Here is what we know.

- $L_1$ error: This post shows it can be solved in $O(n\log n)$ time using the min-cost circulation formulation. It matches the running time of specialized algorithms.
- $L_2$ error: It can be solved in $O(n)$ time, but doesn’t come from the quadratic cost min-cost circulation formulation.
- $L_\infty$ error: It can be solved in $O(n)$ time. However, it doesn’t come from the minimax circulation problem. (In the minimax circulation, the cost is the largest edge cost incurred by the circulation).
- $L_0$ error: It can be solved in $O(n\log n)$ time. This is equivalent to the longest non-decreasing subsequence problem.

This prompt the following two natural problems:

*Can min-cost circulation with quadratic cost on series parallel graph have $O(n)$ time solution?*This is in fact possible when all edges have no capacity[3]. But with capacity, even for a edge with a lower bound of $0$ and $0$ cost, we don’t know.*What about minimax circulation?*We can’t find any study of minimax circulation on series-parallel graphs.

# References

[1] H. Booth, R.E. Tarjan, **Finding the minimum-cost maximum flow in a series-parallel network**, Journal of Algorithms. 15 (1993) 416–446 10.1006/jagm.1993.1048.
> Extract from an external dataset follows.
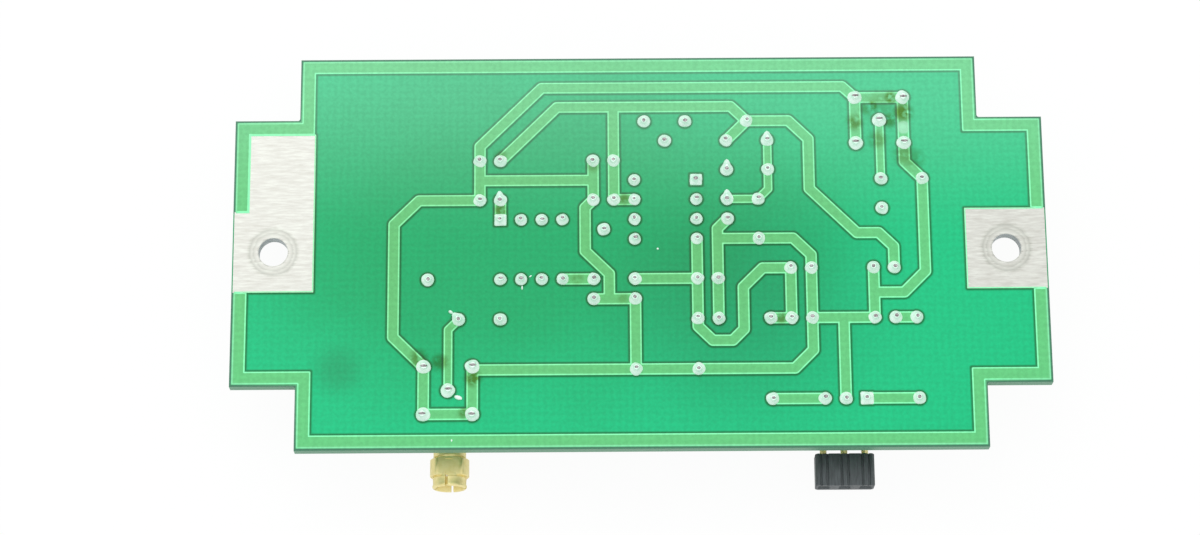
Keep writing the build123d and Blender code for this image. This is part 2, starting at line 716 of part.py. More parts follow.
def choke_body(lie):
    """Mould a choke: a plain barrel with sloped ends, along the plane's X."""
    half = choke_length / 2
    along = Axis(lie.origin, lie.x_dir)
    with BuildPart() as body:
        with BuildSketch(Plane(origin=lie.origin, z_dir=lie.x_dir)):
            RegularPolygon(choke_radius, round_sides)
        extrude(amount=half, both=True)
        ends = faces().sort_by(along)[0].edges() + faces().sort_by(along)[-1].edges()
        chamfer(ends, choke_radius / 4)
    return body


resistor_height = -axial_standoff - resistor_end_radius
choke_height = -axial_standoff - choke_radius
for number, ends in enumerate(resistors, 1):
    finish(resistor_body(axial_plane(ends, resistor_height)), f"resistor_{number}")
for number, ends in enumerate(chokes, 1):
    finish(choke_body(axial_plane(ends, choke_height)), f"choke_{number}")

standing, returning = place(*upright_resistor[1]), place(*upright_resistor[0])
standing_low = -upright_standoff - resistor_length
standing_axis = Plane(origin=standing + Vector(0, 0, standing_low + resistor_length / 2), x_dir=(0, 0, 1),
                      z_dir=(1, 0, 0))
finish(resistor_body(standing_axis), "upright_resistor")
loop_low = standing_low - 2 * lead_bend_radius
with BuildPart() as resistor_leads:
    for ends in resistors:
        add(axial_wires(ends, resistor_length, resistor_height))
    add(wire([standing + Vector(0, 0, standing_low), standing + Vector(0, 0, loop_low),
              returning + Vector(0, 0, loop_low), returning + Vector(0, 0, lead_top)], lead_bend_radius))
    with BuildSketch(Plane.XY.offset(-upright_standoff)):
        with Locations(standing):
            RegularPolygon(lead_diameter / 2, lead_sides)
    extrude(amount=upright_standoff + lead_top)
finish(resistor_leads, "resistor_leads")
with BuildPart() as choke_leads:
    for ends in chokes:
        add(axial_wires(ends, choke_length, choke_height))
finish(choke_leads, "choke_leads")


# --- Transistor ----------------------------------------------------------------
# Moulded round body with a flat, standing on three splayed leads.
outer_row = place(*transistor_pins[0]).Y
inner_row = place(*transistor_pins[1]).Y
body_place = Vector(place(*transistor).X, (outer_row + inner_row) / 2)
with BuildPart() as transistor_body:
    with BuildSketch(Plane.XY.offset(-transistor_standoff)):
        with Locations(body_place):
            Circle(transistor_radius)
        with Locations(body_place + Vector(0, transistor_flat)):
            Rectangle(4 * transistor_radius, 2 * transistor_radius, align=(Align.CENTER, Align.MIN),
                      mode=Mode.SUBTRACT)
    extrude(amount=-transistor_height)
finish(transistor_body, "transistor")
with BuildPart() as transistor_leads:
    for step, pin in zip((-1, 0, 1), transistor_pins):
        with BuildSketch(Plane.XY.offset(-transistor_standoff)):
            with Locations(body_place + Vector(step * transistor_lead_pitch, 0)):
                RegularPolygon(lead_diameter / 2, lead_sides)
        with BuildSketch(Plane.XY.offset(lead_top)):
            with Locations(place(*pin)):
                RegularPolygon(lead_diameter / 2, lead_sides)
        loft(ruled=True)
finish(transistor_leads, "transistor_leads")
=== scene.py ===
"""Interface board: the looks of a small two-sided amplifier board, lying with its solder side up.

The script follows the board as it is put together: laminate, copper, solder mask, parts, solder.
Sizes are in millimetres in the board's own frame, and turn to metres as each piece is made.
"""

import json
import math
import random

import bmesh
import bpy
import numpy as np
from mathutils import Matrix, Vector
from mathutils.geometry import delaunay_2d_cdt


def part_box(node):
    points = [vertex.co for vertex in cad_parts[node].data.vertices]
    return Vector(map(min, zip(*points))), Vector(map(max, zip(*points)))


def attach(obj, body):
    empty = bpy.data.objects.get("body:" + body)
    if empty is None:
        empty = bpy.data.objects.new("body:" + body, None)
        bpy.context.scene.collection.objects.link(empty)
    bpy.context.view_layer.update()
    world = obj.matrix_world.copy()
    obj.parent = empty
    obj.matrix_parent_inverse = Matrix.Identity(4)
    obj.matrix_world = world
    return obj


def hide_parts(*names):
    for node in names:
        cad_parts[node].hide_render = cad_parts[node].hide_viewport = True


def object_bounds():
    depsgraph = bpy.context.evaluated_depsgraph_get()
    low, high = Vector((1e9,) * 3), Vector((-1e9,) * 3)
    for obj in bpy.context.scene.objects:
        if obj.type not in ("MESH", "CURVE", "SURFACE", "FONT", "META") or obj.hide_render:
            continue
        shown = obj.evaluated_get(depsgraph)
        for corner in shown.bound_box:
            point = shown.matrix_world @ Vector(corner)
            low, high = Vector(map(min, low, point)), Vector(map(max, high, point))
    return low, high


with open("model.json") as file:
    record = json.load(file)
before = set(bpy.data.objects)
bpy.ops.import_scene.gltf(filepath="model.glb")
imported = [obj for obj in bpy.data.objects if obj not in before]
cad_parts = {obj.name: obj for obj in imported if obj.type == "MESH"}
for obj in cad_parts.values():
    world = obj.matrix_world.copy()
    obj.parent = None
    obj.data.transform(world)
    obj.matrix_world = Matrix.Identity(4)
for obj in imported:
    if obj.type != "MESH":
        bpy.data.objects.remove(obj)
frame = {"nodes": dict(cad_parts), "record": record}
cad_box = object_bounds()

nodes = frame["nodes"]


# --- Laminate ---------------------------------------------------------------------------------
# Glass-epoxy board, pressed from woven glass cloth and routed to a cross with two drilled holes.
# Both faces carry green solder mask; the routed edge is bare, greyish green and slightly fibrous.
def paint(code):
    """Turn an sRGB hex colour such as '#2FB877' into the linear colour that a socket takes."""
    parts = [int(code[i:i + 2], 16) / 255 for i in (1, 3, 5)]
    return [p / 12.92 if p <= 0.04045 else ((p + 0.055) / 1.055) ** 2.4 for p in parts] + [1.0]


def add(tree, kind, sockets=None, **settings):
    """Add one node: its settings by name, and for each socket a value, an output or a whole node."""
    node = tree.nodes.new("ShaderNode" + kind)
    for name, value in settings.items():
        setattr(node, name, value)
    for socket, value in (sockets or {}).items():
        if isinstance(value, bpy.types.Node):
            value = next(output for output in value.outputs if output.enabled)
        if isinstance(value, bpy.types.NodeSocket):
            tree.links.new(value, node.inputs[socket])
        else:
            node.inputs[socket].default_value = value
    return node


def new_finish(name):
    """Start a finish: its material, its node tree and the place on the board in millimetres."""
    material = bpy.data.materials.new(name)
    material.use_nodes = True
    tree = material.node_tree
    tree.nodes.clear()
    where = add(tree, "TexCoord").outputs["Object"]
    return material, tree, add(tree, "Mapping", {"Vector": where, "Scale": (1000, 1000, 1000)})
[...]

[2] P.K. Agarwal, J.M. Phillips, B. Sadri, Lipschitz unimodal and isotonic regression on paths and trees, in: A. LopezOrtiz (Ed.), LATIN 2010: THEORETICAL Informatics, 2010: pp. 384–396 10.1007/978-3-642-12200-2_34.

[3] R. Zohar, D. Geiger, **Estimation of flows in flow networks**, European Journal of Operational Research. 176 (2007) 691–706 10.1016/j.ejor.2005.08.009.